The precision and clarity of these historical
documents, comprehensively researched here for the first time, leaves no
room but to conclude that relative to taxing “incomes” our
Government has known of the true Constitutional limitations of its taxing
authority for decades but has continued to allow and facilitate the
enforcement of income tax laws against American workers since 1916
without bona fide legal or
Constitutional authority. The Primary Points: POINT 1: The Constitution's taxing clauses prohibit a non-apportioned, direct tax on wages and salaries. POINT 2: The Government has NO documented evidence to support its assertion that the 16th Amendment gives it the authority to tax wages or salaries. The Government may be able to tax corporate profits or gains that are DERIVED from labor, but the Government cannot directly tax labor itself. POINT 3: The People cannot grant any Government an authority to forcibly seize the labor of another Citizen, because the People, individually or collectively, DO NOT possess that power themselves. The Right to the fruit of one's Labor is an unalienable Right that may not be taxed. To do so is slavery. POINT 4: Although difficult to comprehend, NOWHERE in U.S. tax law does it explicitly assert that the wages or salaries of ordinary Americans are directly taxable.
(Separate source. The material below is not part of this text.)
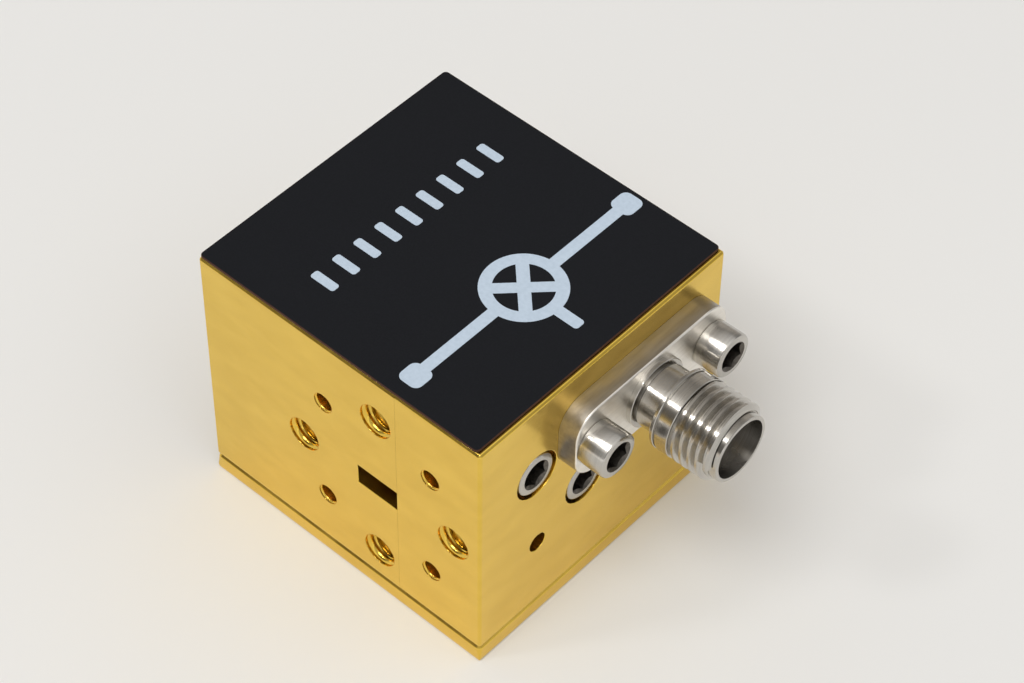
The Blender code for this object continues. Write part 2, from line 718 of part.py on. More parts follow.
def main():
    clear_scene()
    gold = material("gold_plate", (0.76, 0.52, 0.16), 1.0, 0.32)
    steel = material("stainless_steel", (0.55, 0.53, 0.49), 1.0, 0.22)
    black = material("black_label", (0.019, 0.021, 0.025), 0.0, 0.6)
    white = material("bead_white", (0.85, 0.84, 0.80), 0.0, 0.5)
    bright_gold = material("contact_gold", (0.83, 0.60, 0.22), 1.0, 0.2)
    ceramic = material("ceramic", (0.80, 0.79, 0.74), 0.0, 0.4)
    chip = material("diode_chip", (0.03, 0.03, 0.04), 0.0, 0.4)
    mixer = bpy.data.objects.new("mixer", None)
    bpy.context.scene.collection.objects.link(mixer)
    make_housings(gold, mixer)
    make_base_cover(gold, mixer)
    make_label(black, mixer)
    make_housing_screws(steel, mixer)
    make_cover_screws(steel, mixer)
    make_dowel_pins(steel, mixer)
    make_connector_shell(steel, mixer)
    make_bead(white, mixer)
    make_centre_contact(bright_gold, mixer)
    make_flange_screws(steel, mixer)
    make_circuit(ceramic, chip, mixer)


main()
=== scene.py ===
# %% [markdown]
# # A frequency mixer: gold-plated block, waveguide ports and a coaxial jack
#
# The mixer is a small block of plated brass, split in two so that its channels can be milled. It has a
# waveguide port on two sides, a steel coaxial jack on a third and a black label on top.
# The CAD model fixes every size and place. This lesson only gives it its looks: soft edges, real threads,
# printed ink and finishes. Loading the model first keeps every later piece where the CAD says it is.

# %% Load the frame
import math

import bmesh
import bpy
from mathutils import Matrix, Vector


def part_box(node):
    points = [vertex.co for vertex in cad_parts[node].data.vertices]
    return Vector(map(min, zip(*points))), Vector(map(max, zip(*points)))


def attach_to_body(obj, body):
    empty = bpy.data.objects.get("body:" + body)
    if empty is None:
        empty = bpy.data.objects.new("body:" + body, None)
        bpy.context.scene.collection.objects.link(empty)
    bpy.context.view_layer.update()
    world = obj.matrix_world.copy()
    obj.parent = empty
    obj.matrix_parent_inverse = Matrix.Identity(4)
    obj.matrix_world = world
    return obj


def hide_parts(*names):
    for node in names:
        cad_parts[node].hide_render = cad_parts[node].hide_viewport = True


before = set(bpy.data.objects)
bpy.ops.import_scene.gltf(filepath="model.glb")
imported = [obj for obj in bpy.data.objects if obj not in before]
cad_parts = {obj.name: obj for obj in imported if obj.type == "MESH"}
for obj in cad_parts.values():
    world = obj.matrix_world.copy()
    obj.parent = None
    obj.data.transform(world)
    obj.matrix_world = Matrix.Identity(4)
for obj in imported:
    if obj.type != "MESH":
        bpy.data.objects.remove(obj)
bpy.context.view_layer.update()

MM = 0.001

# %% [markdown]
# ## The camera
#
# A product photograph is easiest to match when the camera is set before anything else. The place, the two
# angles and the small roll come from the block's own corners in the picture. A long lens, 107 mm on a
# 36 mm sensor, keeps the block's edges nearly parallel, as they are in the picture.

# %% Camera
CAMERA_PLACE = Vector((97.867, -105.368, 177.165)) * MM
CAMERA_AZIMUTH = math.radians(41.473)
CAMERA_ELEVATION = math.radians(48.654)
CAMERA_ROLL = math.radians(0.849)
LENS = 107.0
SENSOR = 36.0


def camera_axes(azimuth, elevation, roll):
    """The camera's right, up and backward directions, as the columns of a rotation."""
    back = Vector((
        math.sin(azimuth) * math.cos(elevation),
        -math.cos(azimuth) * math.cos(elevation),
        math.sin(elevation),
    ))
    level = Vector((0, 0, 1)).cross(back).normalized()
    rise = back.cross(level)
    right = math.cos(roll) * level + math.sin(roll) * rise
    return Matrix((right, back.cross(right), back)).transposed()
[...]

Although this mistaken belief is widespread and taken as “gospel” by the public, the government CANNOT and HAS NEVER produced any statute so stating, because any such statute would be void, and unconstitutional on its face. This is why the government REFUSES TO ANSWER. POINT
5: Despite the Due Process Right of a criminal defendant to do so, and
despite the fact that one's duties and obligations under the LAW ITSELF
are the only issue at trials dealing with the internal revenue laws,
federal judges routinely prohibit any discussion of the Constitution or U.S.
tax law in criminal tax trials. As a result, the defendants are denied
the ability to defend themselves and juries are being denied the ability to
examine, as factual evidence, the law the defendant has allegedly violated.
1 The 38 questions are derived from the list of 537 questions contained in our Petition for Redress regarding the operation and enforcement of the federal “income” tax system.